Read a lot. Write a lot. Don’t ask permission. I know it’s cliche but there are too many people who call themselves poets that don’t read poetry. It’s a damn shame. I sometimes think of poetry as a form of idol-worship. We read these poems written by the poets before us and from them we change the way we look at life. Poetry is this weird web where everyone inspires everyone and the art form pushes forward. If you want to get into poetry read every single thing you can get your hands on. Write whenever the muse strikes— don’t force it. Find local open mics— you’d be surprised some of the talent you will find at your local coffee shop.

damian-rucci-2

Where should we be searching to find out more about poetry? Are there any groups or websites we should be aware of?
Facebook has become a wildly successful tool for the spreading of poetry. With a simple search you can find thousands of groups from around the world about every single genre, style, and school of poetry. From there you can find some great poets. Twitter too. I met B. Diehl and Charles Joseph on the internet and we clicked hard and I was introduced to a new world of poetry. Just get involved. Use google. Use social media to see what’s going on and get involved in those circles.

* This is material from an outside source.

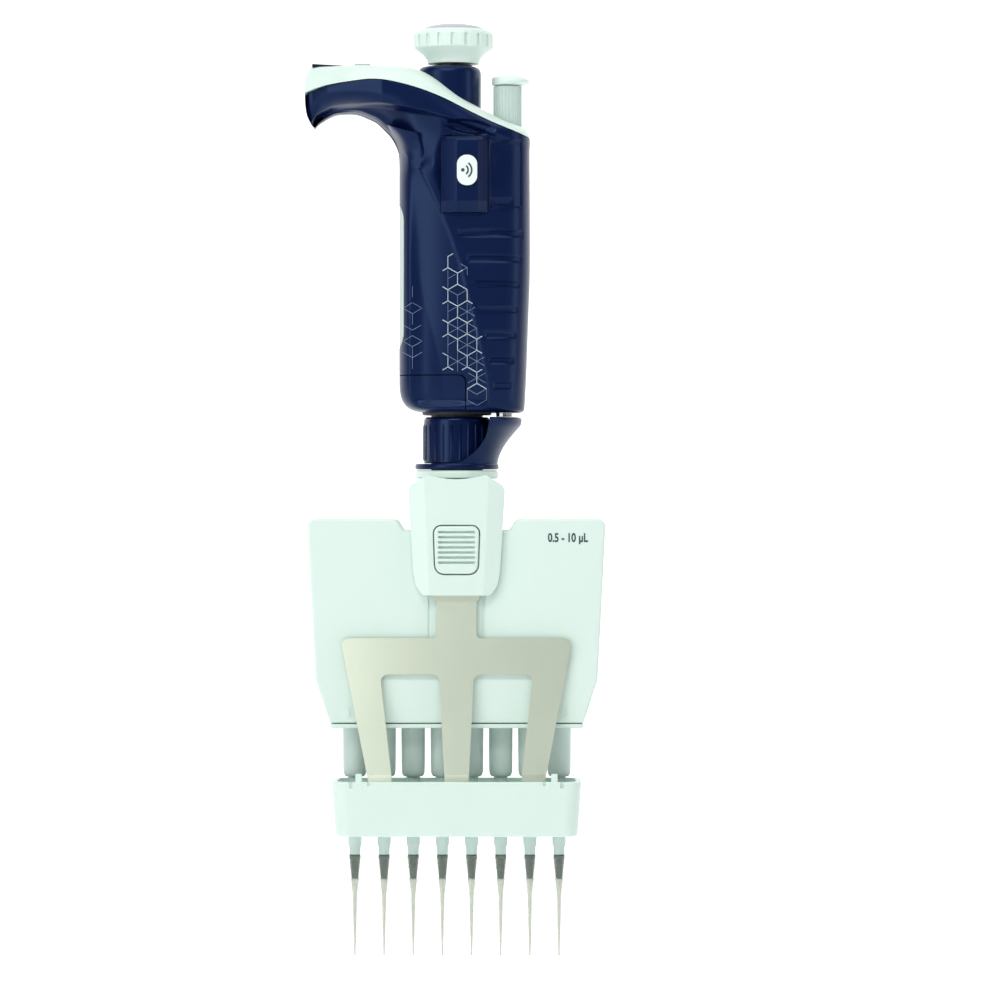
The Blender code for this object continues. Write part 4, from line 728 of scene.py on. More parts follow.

Any other poets we should be looking at?
Loads. Of course, there is Gabriel Ricard who’s a powerhouse, The Cringeworthy Poets Collective from up in Buffalo are doing some wild things, in Kansas City poets like James Benger, Jameson Bayles, Jason Preu, Jeanette Powers, and Victor Clevenger are really doing some outstanding work. Cleveland Wall and Lynn Alexander are two of my favorite poets of all time. In Jersey, we are lucky to have some fantastic talent like Cord Moreski, Charles Joseph, B. Diehl, and Joseph Quiroz to name a few. Rebecca Weber, which I’m not just saying this is one of my favorite poets. Her work is clean, pointed, and powerful. And John Dorsey is John Dorsey. He’s the best of today, hands down.

And finally, what’s your favourite poem?
I have several but to name one would be “A Primer” by Bob Hicok. It’s a powerful poem and the flow of it is absolutely masterful. It tackles the post-911 world with measure and compassion. It’s beautiful.